131584 Dinwiddie DSS v. Nunnally 10/31/2014 Upon consideration of the record, briefs, and argument of counsel, the judgment of the Court of Appeals reversing a trial court disposition on a motion to transfer a proceeding to terminate parental rights to a tribal court, vacating the order terminating the parental rights of the mother and father, and remanding the matter, is affirmed for the reasons stated in its unpublished memorandum opinion, Renee Bagley Nunnally, et al. v. Dinwiddie Department of Social Services, Rec. Nos. 1947-12-2, 1948-12-1, 1949-12-2, dated September 10, 2013. The case is remanded to the trial court for further proceedings in light of the standards articulated in the decision of the Court of Appeals in Thompson v. Fairfax County Dep’t of Family Servs., 62 Va. App. 350, 747 S.E.2d 838 (2013), which rejected the traditional “best interests of the child test” in favor of the more limited test involving an immediate serious emotional or physical harm, or a substantial risk of such harm, to a child arising from transfer to a tribal court.

140081 Blake v. Commonwealth 10/31/2014 Code § 22.1-254, a compulsory school attendance statute obligating parents and guardians to “send” children of specified age to school, cannot be used to criminally prosecute parents or guardians based upon tardiness in the children’s arrival at school.
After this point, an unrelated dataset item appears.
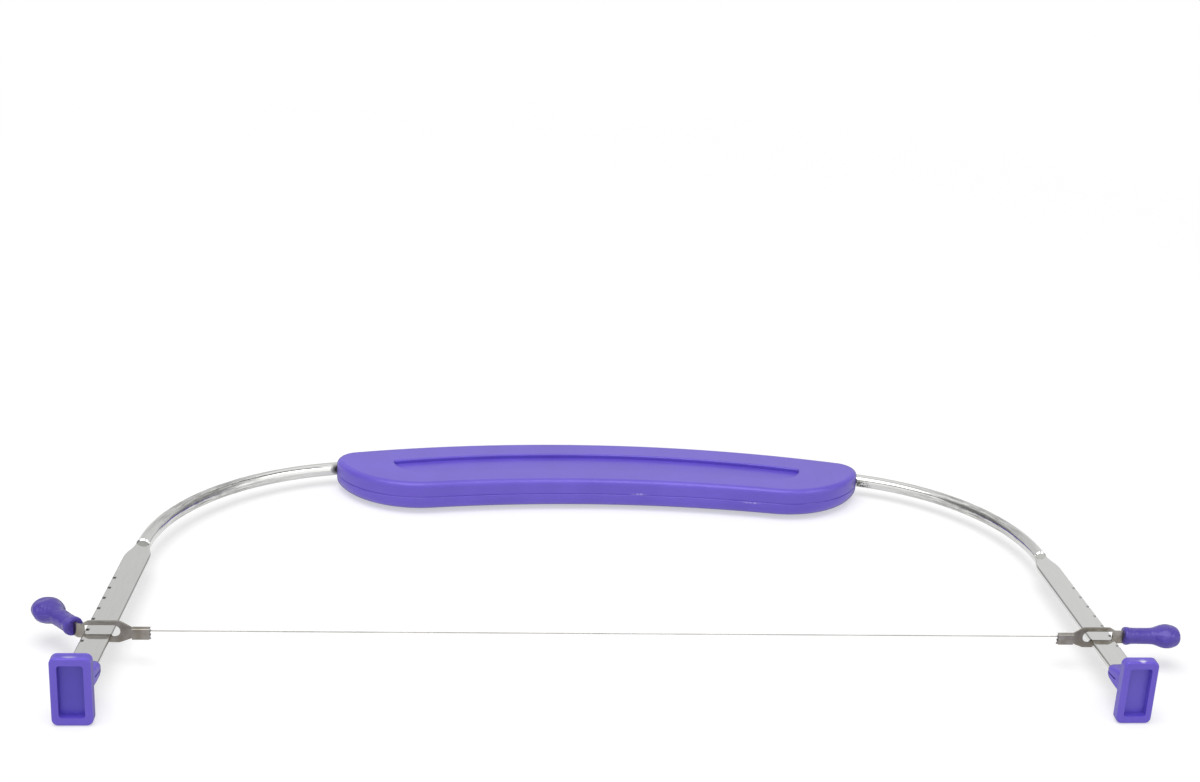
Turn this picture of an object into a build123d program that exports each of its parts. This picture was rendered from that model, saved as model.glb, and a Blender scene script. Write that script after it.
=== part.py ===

The judgment of the Court of Appeals upholding three misdemeanor convictions of the defendant under this statute and Code § 22.1-263 is reversed, and final judgment is entered vacating the convictions.

140145 Payne v. Fairfax County School Bd. 10/31/2014 Code § 22.1-315(A) does not require a school board to hold a hearing before suspending a non-teaching employee without pay for fewer than five days. The present employee has no standing argue the due process rights of teachers, and any due process rights she may have had as a non-teaching employee were fulfilled by the grievance process. Code § 22.1-28 vests school boards with authority to supervise the schools in their school divisions. Under Dillon’s Rule, the power to discipline school employees is not only necessarily and fairly implied from this provision, such power is essential and indispensable, and Code § 22.1-79(6) presupposes that school boards have it. The judgment of the circuit court is affirmed.

DISCLAIMER: Because of the generality of this update, the information provided herein may not be applicable in all situations and should not be acted upon without specific legal advice based on particular situations.